I love my job because I get paid to keep learning new things. Over the past couple years I've been becoming more knowledgeable about traumatic brain injury and its diagnosis and treatment. Specifically, we've become interested in how standard EEG can be used to study concussion as well as for the assessment of chronic traumatic encephalopathy. I've recently joined a multidisciplinary team at Temple to study this problem from several angles and we're putting together an NIH proposal for later this summer.

One of my colleagues directed me to this great article, the "Consensus statement on concussion in sport: the 4th International Conference on Concussion in Sport held in Zurich, November 2012". You can read the article in full by clicking here. As the title would suggest, it contains a summary of the most up-to-date knowledge on concussion in sport.

There were a couple of observations that surprise me in that the up-ened some minconceptions I've apparently had about sports concussions. Specifically:
  • "There is no good clinical evidence that currently available protective equipment will prevent concussion." The authors go on to discuss that protective equipment has been proven effective for preventing a variety of injuries. But concussion per se has not been demonstrated to be reduced by use of protecting equipment.
  • It is not clear if or how concussions cause or lead to chronic traumatic encephalopathy. "... a cause and effect relationship has not as yet been demonstrated between CTE and concussions or exposure to contact sports." This was perhaps my biggest surprise in reading this article. I'd assumed that the link between CTE and concussions from contact sports was proven, but apparently not. I consulted a colleague and he told me that much is unknown about the genesis of CTE. For example, unknown questions include how concussion trauma could translate into CTE development, how many blows to the head (of what severity; of what frequency) put someone at CTE risk, and why so many contact sport athletes never develop CTE. Is poor concussion management a risk?
  • Rule changes are as good a method as any for reducing concussion incidence
  • Risk compensation (where players compensate for more protective equipment with more aggressive or risky play) is a problem.
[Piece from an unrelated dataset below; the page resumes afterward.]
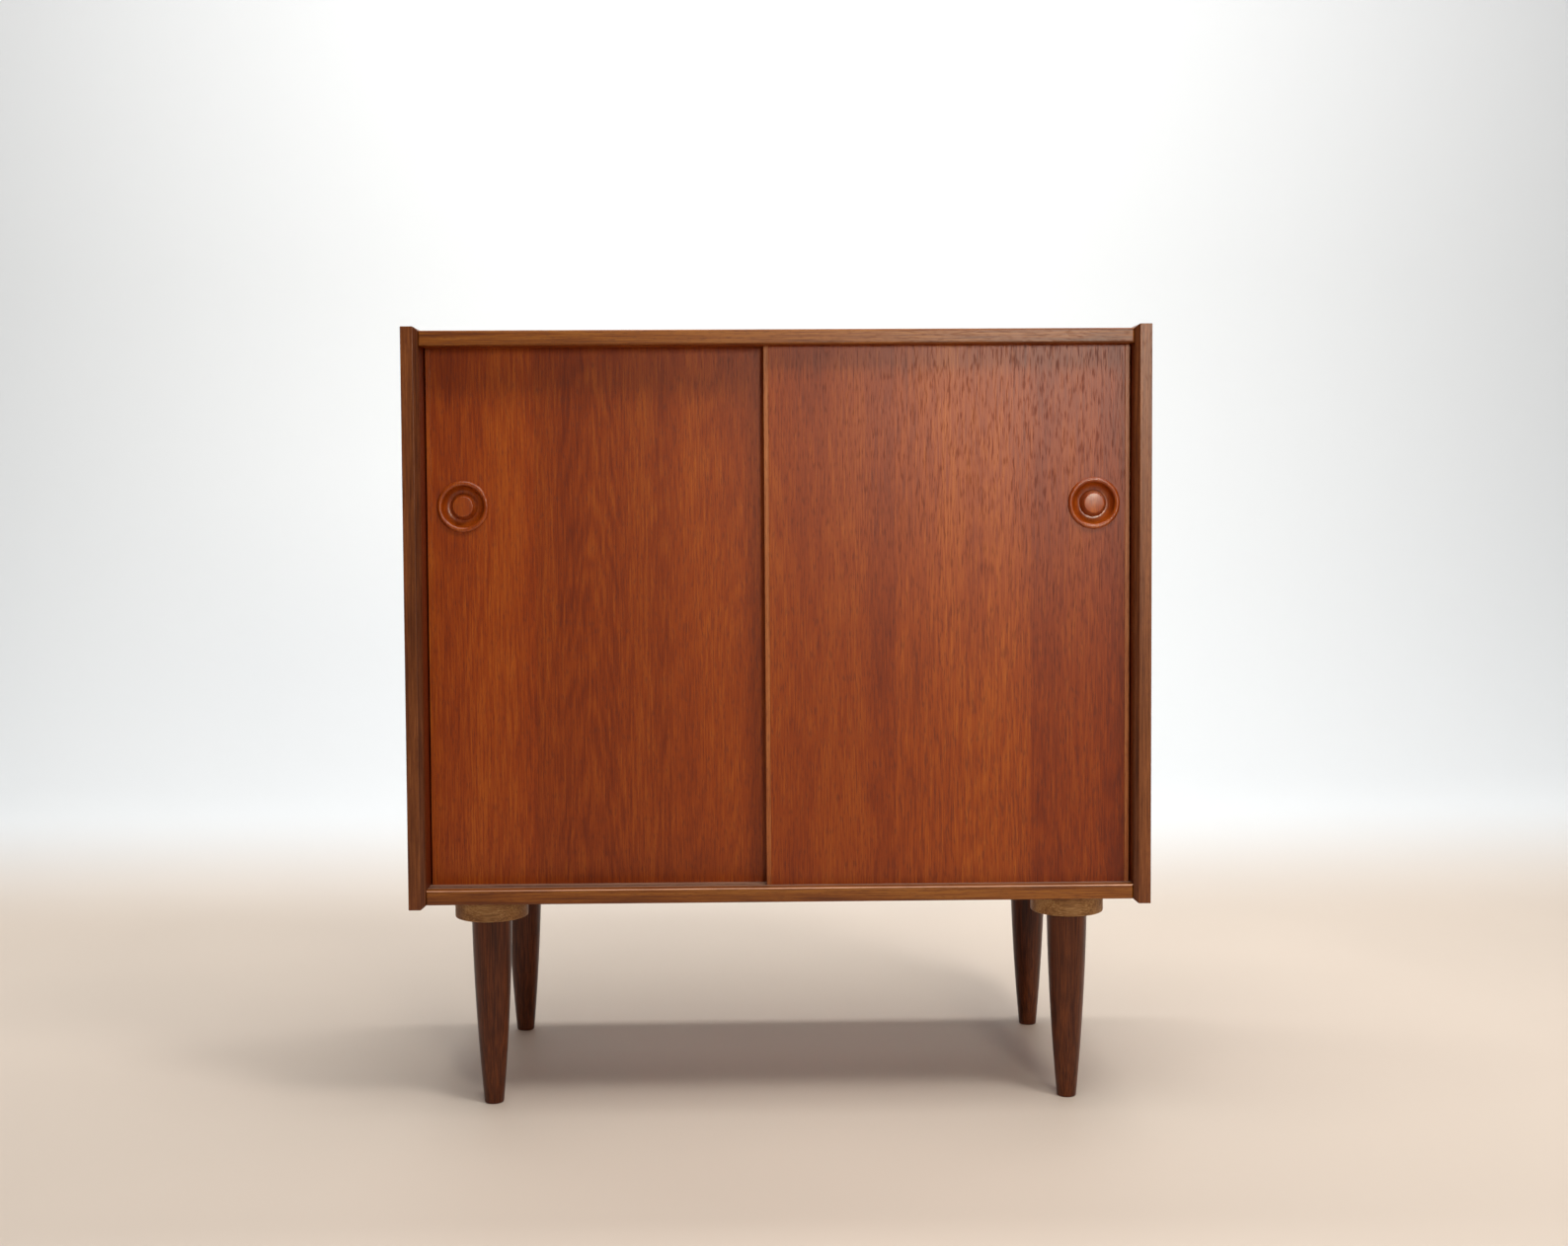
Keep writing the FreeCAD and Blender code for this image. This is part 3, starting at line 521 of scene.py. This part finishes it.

A number of other (more procedural) issues stood out to me as well.


  • Although the terms are often conflated (most often in US-based literature) concussion and mild traumatic brain injury are not equivalent, technically speaking
  • Although symptoms often occur immediately, some evolve over "minutes to hours"
  • Concussion is typically characterized by functional deficits, not structural ones. This means that there's not much you can expect to diagnose with conventional imaging since all the structures are intact.
  • Posture and balance tests are good ways of assessing severity of injury
  • Neuropsychological assessment is clinically valuable but only supplements (not replaces) other clinical assessment tools. It is typically only performed when the patient is otherwise asymptomatic (in order to prevent test-induced exertion from exacerbating the concussion)
  • Treatment is usually physical and cognitive rest; in all but 10% of the cases, symptoms improve over 1-2 weeks. Risk of re-injury is heightened during recovery and in those cases re-recovery is much harder.
  • Loss of consciousness is not a good predictor of injury severity: there may be no loss of consciousness in a sever concussion or conversely loss of consciousness in a mild concussion.